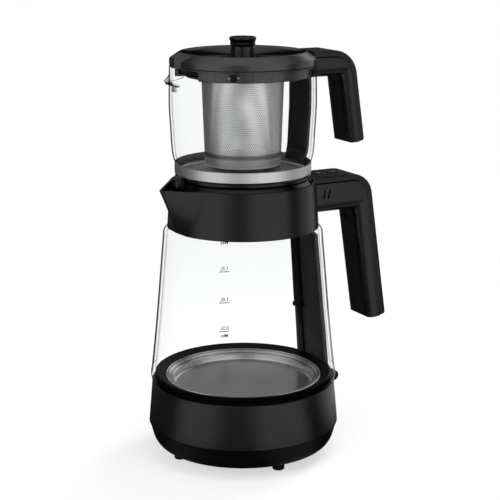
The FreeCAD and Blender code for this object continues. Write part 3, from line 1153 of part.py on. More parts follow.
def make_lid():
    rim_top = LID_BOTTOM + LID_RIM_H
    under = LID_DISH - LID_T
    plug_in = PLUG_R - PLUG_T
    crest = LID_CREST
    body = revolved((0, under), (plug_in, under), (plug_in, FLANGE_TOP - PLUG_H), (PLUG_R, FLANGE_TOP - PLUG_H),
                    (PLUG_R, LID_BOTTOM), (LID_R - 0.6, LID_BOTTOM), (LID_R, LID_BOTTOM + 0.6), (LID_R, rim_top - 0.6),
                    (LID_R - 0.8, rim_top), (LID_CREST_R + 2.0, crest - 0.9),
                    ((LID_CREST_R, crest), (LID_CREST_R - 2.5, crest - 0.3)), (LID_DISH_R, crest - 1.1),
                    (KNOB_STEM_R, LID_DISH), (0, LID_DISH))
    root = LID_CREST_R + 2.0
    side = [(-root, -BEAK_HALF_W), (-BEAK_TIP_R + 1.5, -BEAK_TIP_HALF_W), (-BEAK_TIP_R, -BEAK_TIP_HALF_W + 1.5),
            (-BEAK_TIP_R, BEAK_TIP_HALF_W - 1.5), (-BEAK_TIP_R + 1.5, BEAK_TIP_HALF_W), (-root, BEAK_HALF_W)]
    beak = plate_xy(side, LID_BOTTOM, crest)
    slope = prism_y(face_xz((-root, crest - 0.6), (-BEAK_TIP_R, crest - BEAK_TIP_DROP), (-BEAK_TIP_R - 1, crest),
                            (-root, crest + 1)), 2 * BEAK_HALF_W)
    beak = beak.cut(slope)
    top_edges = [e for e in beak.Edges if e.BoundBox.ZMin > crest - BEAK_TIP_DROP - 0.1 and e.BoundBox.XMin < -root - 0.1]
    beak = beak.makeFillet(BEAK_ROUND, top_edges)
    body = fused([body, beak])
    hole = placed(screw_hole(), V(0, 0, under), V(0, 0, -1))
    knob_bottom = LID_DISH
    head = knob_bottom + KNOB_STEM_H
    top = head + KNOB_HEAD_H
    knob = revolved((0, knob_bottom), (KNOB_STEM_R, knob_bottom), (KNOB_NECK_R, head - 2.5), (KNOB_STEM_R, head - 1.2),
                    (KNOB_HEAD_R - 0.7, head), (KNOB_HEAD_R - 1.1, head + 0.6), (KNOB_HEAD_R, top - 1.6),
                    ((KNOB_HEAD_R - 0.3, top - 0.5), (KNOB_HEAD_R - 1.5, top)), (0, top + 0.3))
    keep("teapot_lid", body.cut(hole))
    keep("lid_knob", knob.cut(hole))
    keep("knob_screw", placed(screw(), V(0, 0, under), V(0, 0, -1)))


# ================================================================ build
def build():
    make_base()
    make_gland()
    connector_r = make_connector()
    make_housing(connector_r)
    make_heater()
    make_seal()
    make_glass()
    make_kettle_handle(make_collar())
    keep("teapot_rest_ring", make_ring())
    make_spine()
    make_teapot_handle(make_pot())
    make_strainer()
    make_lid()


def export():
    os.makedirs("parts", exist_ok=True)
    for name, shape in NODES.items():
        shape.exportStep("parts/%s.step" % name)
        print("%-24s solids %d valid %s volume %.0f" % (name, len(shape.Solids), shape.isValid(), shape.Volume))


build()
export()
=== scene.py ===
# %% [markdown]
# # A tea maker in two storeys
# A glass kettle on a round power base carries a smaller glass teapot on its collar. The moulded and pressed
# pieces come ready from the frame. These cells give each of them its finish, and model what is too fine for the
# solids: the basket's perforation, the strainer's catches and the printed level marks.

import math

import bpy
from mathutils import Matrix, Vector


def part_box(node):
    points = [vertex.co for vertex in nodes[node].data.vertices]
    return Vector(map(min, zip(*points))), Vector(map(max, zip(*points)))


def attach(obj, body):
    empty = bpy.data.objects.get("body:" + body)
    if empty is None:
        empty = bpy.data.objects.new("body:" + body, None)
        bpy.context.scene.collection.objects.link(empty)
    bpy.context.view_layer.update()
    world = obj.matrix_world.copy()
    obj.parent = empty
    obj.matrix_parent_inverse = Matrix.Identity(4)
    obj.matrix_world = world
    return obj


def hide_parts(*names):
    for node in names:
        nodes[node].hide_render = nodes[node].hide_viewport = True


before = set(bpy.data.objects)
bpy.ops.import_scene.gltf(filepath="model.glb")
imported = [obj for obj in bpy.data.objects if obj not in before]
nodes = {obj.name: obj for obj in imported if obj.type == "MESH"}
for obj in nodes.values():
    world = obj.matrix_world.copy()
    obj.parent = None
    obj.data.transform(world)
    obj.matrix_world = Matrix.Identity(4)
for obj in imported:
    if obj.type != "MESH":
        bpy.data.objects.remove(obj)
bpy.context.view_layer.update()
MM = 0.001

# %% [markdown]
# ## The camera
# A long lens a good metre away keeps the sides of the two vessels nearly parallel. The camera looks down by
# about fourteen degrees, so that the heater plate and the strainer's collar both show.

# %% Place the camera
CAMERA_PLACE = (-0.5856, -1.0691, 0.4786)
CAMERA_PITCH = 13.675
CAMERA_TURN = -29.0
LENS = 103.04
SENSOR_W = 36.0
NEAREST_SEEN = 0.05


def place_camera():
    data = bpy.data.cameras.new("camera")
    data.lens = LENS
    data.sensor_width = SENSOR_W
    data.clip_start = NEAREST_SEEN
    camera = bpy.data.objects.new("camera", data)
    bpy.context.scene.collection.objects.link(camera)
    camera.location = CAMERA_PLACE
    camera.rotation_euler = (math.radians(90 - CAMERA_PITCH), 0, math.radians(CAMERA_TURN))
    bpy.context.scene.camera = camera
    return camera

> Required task
Extract all of the data shown above and repeat it verbatim.

> Complete response
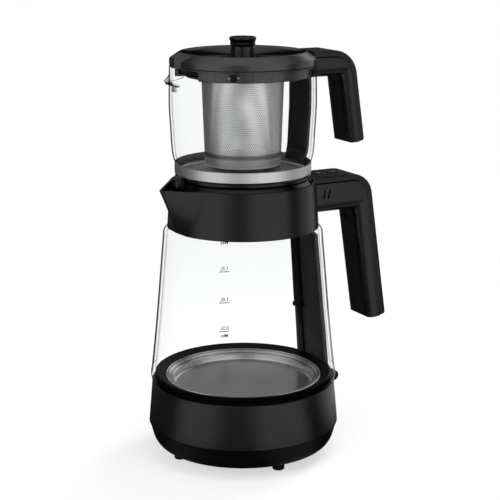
The FreeCAD and Blender code for this object continues. Write part 3, from line 1153 of part.py on. More parts follow.
def make_lid():
    rim_top = LID_BOTTOM + LID_RIM_H
    under = LID_DISH - LID_T
    plug_in = PLUG_R - PLUG_T
    crest = LID_CREST
    body = revolved((0, under), (plug_in, under), (plug_in, FLANGE_TOP - PLUG_H), (PLUG_R, FLANGE_TOP - PLUG_H),
                    (PLUG_R, LID_BOTTOM), (LID_R - 0.6, LID_BOTTOM), (LID_R, LID_BOTTOM + 0.6), (LID_R, rim_top - 0.6),
                    (LID_R - 0.8, rim_top), (LID_CREST_R + 2.0, crest - 0.9),
                    ((LID_CREST_R, crest), (LID_CREST_R - 2.5, crest - 0.3)), (LID_DISH_R, crest - 1.1),
                    (KNOB_STEM_R, LID_DISH), (0, LID_DISH))
    root = LID_CREST_R + 2.0
    side = [(-root, -BEAK_HALF_W), (-BEAK_TIP_R + 1.5, -BEAK_TIP_HALF_W), (-BEAK_TIP_R, -BEAK_TIP_HALF_W + 1.5),
            (-BEAK_TIP_R, BEAK_TIP_HALF_W - 1.5), (-BEAK_TIP_R + 1.5, BEAK_TIP_HALF_W), (-root, BEAK_HALF_W)]
    beak = plate_xy(side, LID_BOTTOM, crest)
    slope = prism_y(face_xz((-root, crest - 0.6), (-BEAK_TIP_R, crest - BEAK_TIP_DROP), (-BEAK_TIP_R - 1, crest),
                            (-root, crest + 1)), 2 * BEAK_HALF_W)
    beak = beak.cut(slope)
    top_edges = [e for e in beak.Edges if e.BoundBox.ZMin > crest - BEAK_TIP_DROP - 0.1 and e.BoundBox.XMin < -root - 0.1]
    beak = beak.makeFillet(BEAK_ROUND, top_edges)
    body = fused([body, beak])
    hole = placed(screw_hole(), V(0, 0, under), V(0, 0, -1))
    knob_bottom = LID_DISH
    head = knob_bottom + KNOB_STEM_H
    top = head + KNOB_HEAD_H
    knob = revolved((0, knob_bottom), (KNOB_STEM_R, knob_bottom), (KNOB_NECK_R, head - 2.5), (KNOB_STEM_R, head - 1.2),
                    (KNOB_HEAD_R - 0.7, head), (KNOB_HEAD_R - 1.1, head + 0.6), (KNOB_HEAD_R, top - 1.6),
                    ((KNOB_HEAD_R - 0.3, top - 0.5), (KNOB_HEAD_R - 1.5, top)), (0, top + 0.3))
    keep("teapot_lid", body.cut(hole))
    keep("lid_knob", knob.cut(hole))
    keep("knob_screw", placed(screw(), V(0, 0, under), V(0, 0, -1)))


# ================================================================ build
def build():
    make_base()
    make_gland()
    connector_r = make_connector()
    make_housing(connector_r)
    make_heater()
    make_seal()
    make_glass()
    make_kettle_handle(make_collar())
    keep("teapot_rest_ring", make_ring())
    make_spine()
    make_teapot_handle(make_pot())
    make_strainer()
    make_lid()


def export():
    os.makedirs("parts", exist_ok=True)
    for name, shape in NODES.items():
        shape.exportStep("parts/%s.step" % name)
        print("%-24s solids %d valid %s volume %.0f" % (name, len(shape.Solids), shape.isValid(), shape.Volume))


build()
export()
=== scene.py ===
# %% [markdown]
# # A tea maker in two storeys
# A glass kettle on a round power base carries a smaller glass teapot on its collar. The moulded and pressed
# pieces come ready from the frame. These cells give each of them its finish, and model what is too fine for the
# solids: the basket's perforation, the strainer's catches and the printed level marks.

import math

import bpy
from mathutils import Matrix, Vector


def part_box(node):
    points = [vertex.co for vertex in nodes[node].data.vertices]
    return Vector(map(min, zip(*points))), Vector(map(max, zip(*points)))


def attach(obj, body):
    empty = bpy.data.objects.get("body:" + body)
    if empty is None:
        empty = bpy.data.objects.new("body:" + body, None)
        bpy.context.scene.collection.objects.link(empty)
    bpy.context.view_layer.update()
    world = obj.matrix_world.copy()
    obj.parent = empty
    obj.matrix_parent_inverse = Matrix.Identity(4)
    obj.matrix_world = world
    return obj


def hide_parts(*names):
    for node in names:
        nodes[node].hide_render = nodes[node].hide_viewport = True


before = set(bpy.data.objects)
bpy.ops.import_scene.gltf(filepath="model.glb")
imported = [obj for obj in bpy.data.objects if obj not in before]
nodes = {obj.name: obj for obj in imported if obj.type == "MESH"}
for obj in nodes.values():
    world = obj.matrix_world.copy()
    obj.parent = None
    obj.data.transform(world)
    obj.matrix_world = Matrix.Identity(4)
for obj in imported:
    if obj.type != "MESH":
        bpy.data.objects.remove(obj)
bpy.context.view_layer.update()
MM = 0.001

# %% [markdown]
# ## The camera
# A long lens a good metre away keeps the sides of the two vessels nearly parallel. The camera looks down by
# about fourteen degrees, so that the heater plate and the strainer's collar both show.

# %% Place the camera
CAMERA_PLACE = (-0.5856, -1.0691, 0.4786)
CAMERA_PITCH = 13.675
CAMERA_TURN = -29.0
LENS = 103.04
SENSOR_W = 36.0
NEAREST_SEEN = 0.05


def place_camera():
    data = bpy.data.cameras.new("camera")
    data.lens = LENS
    data.sensor_width = SENSOR_W
    data.clip_start = NEAREST_SEEN
    camera = bpy.data.objects.new("camera", data)
    bpy.context.scene.collection.objects.link(camera)
    camera.location = CAMERA_PLACE
    camera.rotation_euler = (math.radians(90 - CAMERA_PITCH), 0, math.radians(CAMERA_TURN))
    bpy.context.scene.camera = camera
    return camera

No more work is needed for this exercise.